Each sensor has its own diode characteristic. If you are calibrating multiple traps with pre-calibrated diodes, you will need to provide the correct diode parameters for each trap. Each sensor has their own diode calibration values!

We can calibrate with these parameters directly by unpacking this dictionary into the calibrate_force() function:

volts = f.force1x / f.force1x.calibration[0].force_sensitivity

calibration = lk.calibrate_force(volts.data, **updated_params)
calibration.plot()

Unfortunately, in this case, we also have a noise floor to contend with, so we should restrict the fitting range as well (for more information about this, see the section on noise floors).

To automatically determine a reasonable fit range, we can pass the extra parameter corner_frequency_factor to calibrate_force. This will iterative fit the power spectrum and constrain the fitted part of the spectrum to a region around the corner frequency given up to a fraction of the corner frequency. An empirically determined reasonable value to use here is 4:

calibration = lk.calibrate_force(volts.data, **updated_params, corner_frequency_factor=4)
calibration.plot(data_range=(5, 23000))
plt.title(f"Stiffness = {calibration.stiffness:.2f}");

Note that if adaptive fitting ranges were used in Bluelake, then the user defined initial fitting ranges and used corner frequency factor can be found in initial_fit_range and corner_frequency_factor, while the used fitting range can be found in fit_range.
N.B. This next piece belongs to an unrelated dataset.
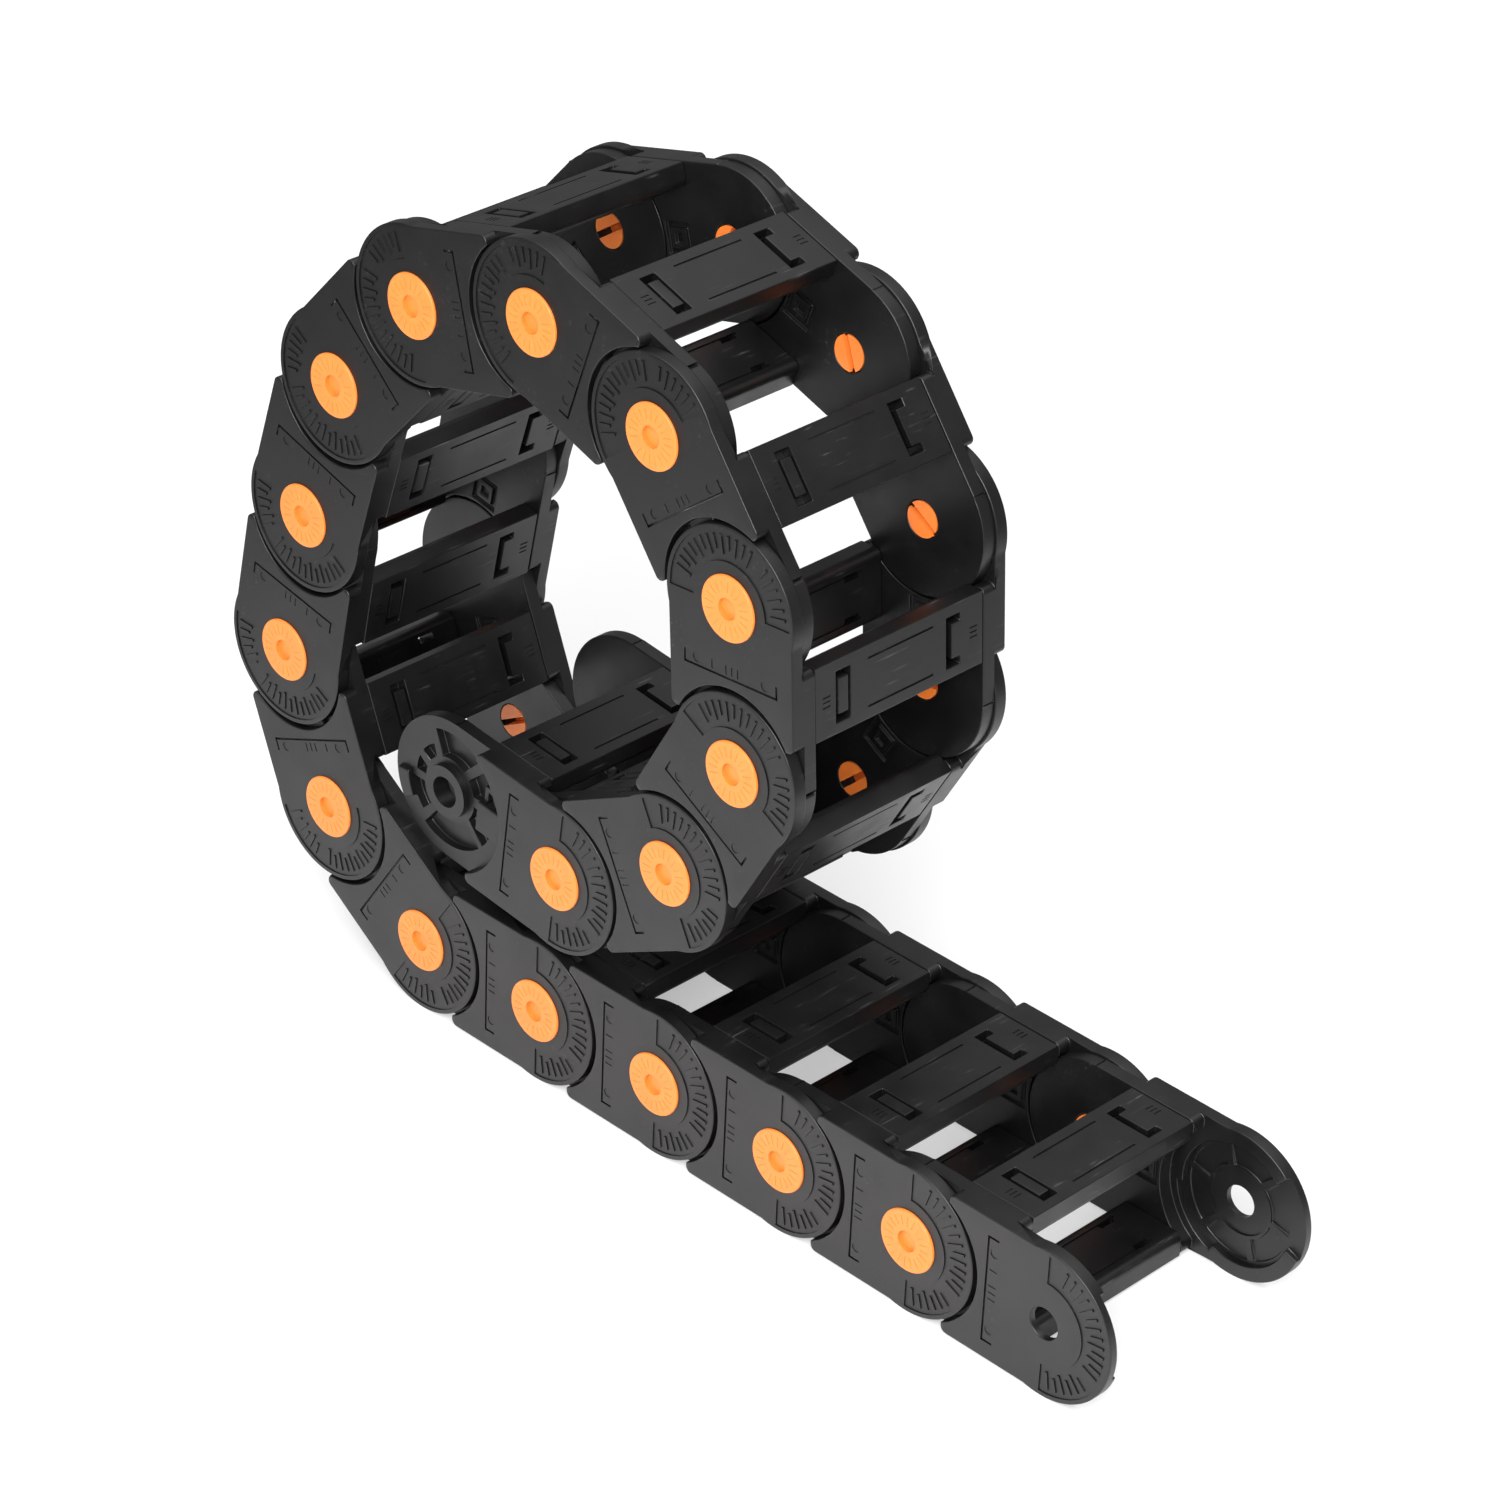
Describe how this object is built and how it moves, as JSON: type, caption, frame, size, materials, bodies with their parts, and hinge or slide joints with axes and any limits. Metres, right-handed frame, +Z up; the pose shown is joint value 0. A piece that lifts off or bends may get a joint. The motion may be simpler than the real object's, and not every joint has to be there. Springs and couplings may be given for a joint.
{
  "type": "cable drag chain",
  "caption": "Plastic cable drag chain of open ladder links hinged on snap pins, lying flat at one end and curled into a roll at the other.",
  "frame": {"origin": "centre of the bounding box in plan, at the height of the lowest lugs, with the chain standing as in its rest pose", "axes": "+X toward the fixed free end along the flat run, +Y across the chain, +Z up"},
  "size_m": [0.4056, 0.0968, 0.3039],
  "materials": {
    "plates": "satin black moulded nylon",
    "bars": "satin black moulded nylon, lightly scuffed",
    "pins": "orange acetal, smooth"
  },
  "bodies": {
    "link_01": {"link_01_plates": "plates", "link_01_bars": "bars"},
    "link_02": {"link_02_plates": "plates", "link_02_bars": "bars", "joint_01_pins": "pins"},
    "link_03": {"link_03_plates": "plates", "link_03_bars": "bars", "joint_02_pins": "pins"},
    "link_04": {"link_04_plates": "plates", "link_04_bars": "bars", "joint_03_pins": "pins"},
    "link_05": {"link_05_plates": "plates", "link_05_bars": "bars", "joint_04_pins": "pins"},
    "link_06": {"link_06_plates": "plates", "link_06_bars": "bars", "joint_05_pins": "pins"},
    "link_07": {"link_07_plates": "plates", "link_07_bars": "bars", "joint_06_pins": "pins"},
    "link_08": {"link_08_plates": "plates", "link_08_bars": "bars", "joint_07_pins": "pins"},
    "link_09": {"link_09_plates": "plates", "link_09_bars": "bars", "joint_08_pins": "pins"},
    "link_10": {"link_10_plates": "plates", "link_10_bars": "bars", "joint_09_pins": "pins"},
    "link_11": {"link_11_plates": "plates", "link_11_bars": "bars", "joint_10_pins": "pins"},
    "link_12": {"link_12_plates": "plates", "link_12_bars": "bars", "joint_11_pins": "pins"},
    "link_13": {"link_13_plates": "plates", "link_13_bars": "bars", "joint_12_pins": "pins"},
    "link_14": {"link_14_plates": "plates", "link_14_bars": "bars", "joint_13_pins": "pins"},
    "link_15": {"link_15_plates": "plates", "link_15_bars": "bars", "joint_14_pins": "pins"},
    "link_16": {"link_16_plates": "plates", "link_16_bars": "bars", "joint_15_pins": "pins"},
    "link_17": {"link_17_plates": "plates", "link_17_bars": "bars", "joint_16_pins": "pins"}
  },
  "joints": [
    {"name": "hinge_01", "type": "hinge", "parent": "link_01", "child": "link_02", "pos_m": [0.11935, 0, 0.027], "axis": [0, 1, 0], "range_deg": [0, 33.5]},
    {"name": "hinge_02", "type": "hinge", "parent": "link_02", "child": "link_03", "pos_m": [0.06284, 0, 0.027], "axis": [0, 1, 0], "range_deg": [0, 33.5]},
    {"name": "hinge_03", "type": "hinge", "parent": "link_03", "child": "link_04", "pos_m": [0.00634, 0, 0.027], "axis": [0, 1, 0], "range_deg": [0, 14]},
    {"name": "hinge_04", "type": "hinge", "parent": "link_04", "child": "link_05", "pos_m": [-0.05015, 0, 0.027], "axis": [0, 1, 0], "range_deg": [0, 6]},
    {"name": "hinge_05", "type": "hinge", "parent": "link_05", "child": "link_06", "pos_m": [-0.10665, 0, 0.027], "axis": [0, 1, 0], "range_deg": [-33.5, 0]},
    {"name": "hinge_06", "type": "hinge", "parent": "link_06", "child": "link_07", "pos_m": [-0.15377, 0, 0.05818], "axis": [0, 1, 0], "range_deg": [-33.5, 0]},
    {"name": "hinge_07", "type": "hinge", "parent": "link_07", "child": "link_08", "pos_m": [-0.17585, 0, 0.11019], "axis": [0, 1, 0], "range_deg": [-33.5, 0]},
    {"name": "hinge_08", "type": "hinge", "parent": "link_08", "child": "link_09", "pos_m": [-0.16555, 0, 0.16575], "axis": [0, 1, 0], "range_deg": [-6, 0]},
    {"name": "hinge_09", "type": "hinge", "parent": "link_09", "child": "link_10", "pos_m": [-0.1495, 0, 0.21992], "axis": [0, 1, 0], "range_deg": [-25, 0]},
    {"name": "hinge_10", "type": "hinge", "parent": "link_10", "child": "link_11", "pos_m": [-0.11206, 0, 0.26224], "axis": [0, 1, 0], "range_deg": [-33.5, 0]},
    {"name": "hinge_11", "type": "hinge", "parent": "link_11", "child": "link_12", "pos_m": [-0.05749, 0, 0.27686], "axis": [0, 1, 0], "range_deg": [-33.5, 0]},
    {"name": "hinge_12", "type": "hinge", "parent": "link_12", "child": "link_13", "pos_m": [-0.00391, 0, 0.25893], "axis": [0, 1, 0], "range_deg": [-33.5, 0]},
    {"name": "hinge_13", "type": "hinge", "parent": "link_13", "child": "link_14", "pos_m": [0.03088, 0, 0.21441], "axis": [0, 1, 0], "range_deg": [-33.5, 0]},
    {"name": "hinge_14", "type": "hinge", "parent": "link_14", "child": "link_15", "pos_m": [0.03531, 0, 0.15808], "axis": [0, 1, 0], "range_deg": [-33.5, 0]},
    {"name": "hinge_15", "type": "hinge", "parent": "link_15", "child": "link_16", "pos_m": [0.00792, 0, 0.10867], "axis": [0, 1, 0], "range_deg": [-33.5, 0]},
    {"name": "hinge_16", "type": "hinge", "parent": "link_16", "child": "link_17", "pos_m": [-0.0422, 0, 0.08258], "axis": [0, 1, 0], "range_deg": [-33.5, 0]}
  ],
  "couplings": [
    {"joint": "hinge_06", "follows": "hinge_05", "ratio": 1},
    {"joint": "hinge_07", "follows": "hinge_05", "ratio": 1},
    {"joint": "hinge_08", "follows": "hinge_05", "ratio": 0.1791},
    {"joint": "hinge_09", "follows": "hinge_05", "ratio": 0.74627},
    {"joint": "hinge_10", "follows": "hinge_05", "ratio": 1},
    {"joint": "hinge_11", "follows": "hinge_05", "ratio": 1},
    {"joint": "hinge_12", "follows": "hinge_05", "ratio": 1},
    {"joint": "hinge_13", "follows": "hinge_05", "ratio": 1},
    {"joint": "hinge_14", "follows": "hinge_05", "ratio": 1},
    {"joint": "hinge_15", "follows": "hinge_05", "ratio": 1},
    {"joint": "hinge_16", "follows": "hinge_05", "ratio": 1}
  ]
}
In this case, we also passed a custom data_range to show more of the original power spectral data.

Note

Automatic fitting ranges can only be used in conjunction with a calibrated diode. The reason for this is that this method will trim those parts of the power spectrum that are needed for estimating the diode parameters when the corner frequency is low.

We can also restrict the upper bound of the fitting range manually to approximately four times the corner frequency:

volts = f.force1x / f.force1x.calibration[0].force_sensitivity

updated_params = updated_params | {"fit_range": [100, 2300]}
calibration = lk.calibrate_force(volts.data, **updated_params)
calibration.plot(data_range=(5, 23000))
plt.title(f"Stiffness = {calibration.stiffness:.2f}");

To judge whether the noise floor has been sufficiently truncated, you can play with the upper limit of the fit range and see if the corner frequency no longer changes.

10.4.1. When to use calibrated diode parameters

Using a calibrated diode is critical when the corner frequency is close to or higher than the diode frequency. When the corner frequency is very high, the estimation of the model parameters can fail despite the fit looking good.

In this data, the corner frequency is low, therefore using the diode parameters is not strictly necessary:

>>> calibration.corner_frequency
531.0129872280306

Removing fixed_diode and fixed_alpha from the calibration arguments (by setting them to None) results in almost no change in this case:

updated_params = updated_params | {"fixed_alpha": None, "fixed_diode": None, "fit_range": [100, 2300]}
calibration = lk.calibrate_force(volts.data, **updated_params)
calibration.plot()
plt.title(f"Stiffness: {calibration.stiffness:.2f}");

As we can see, the stiffness is pretty much the same in this case.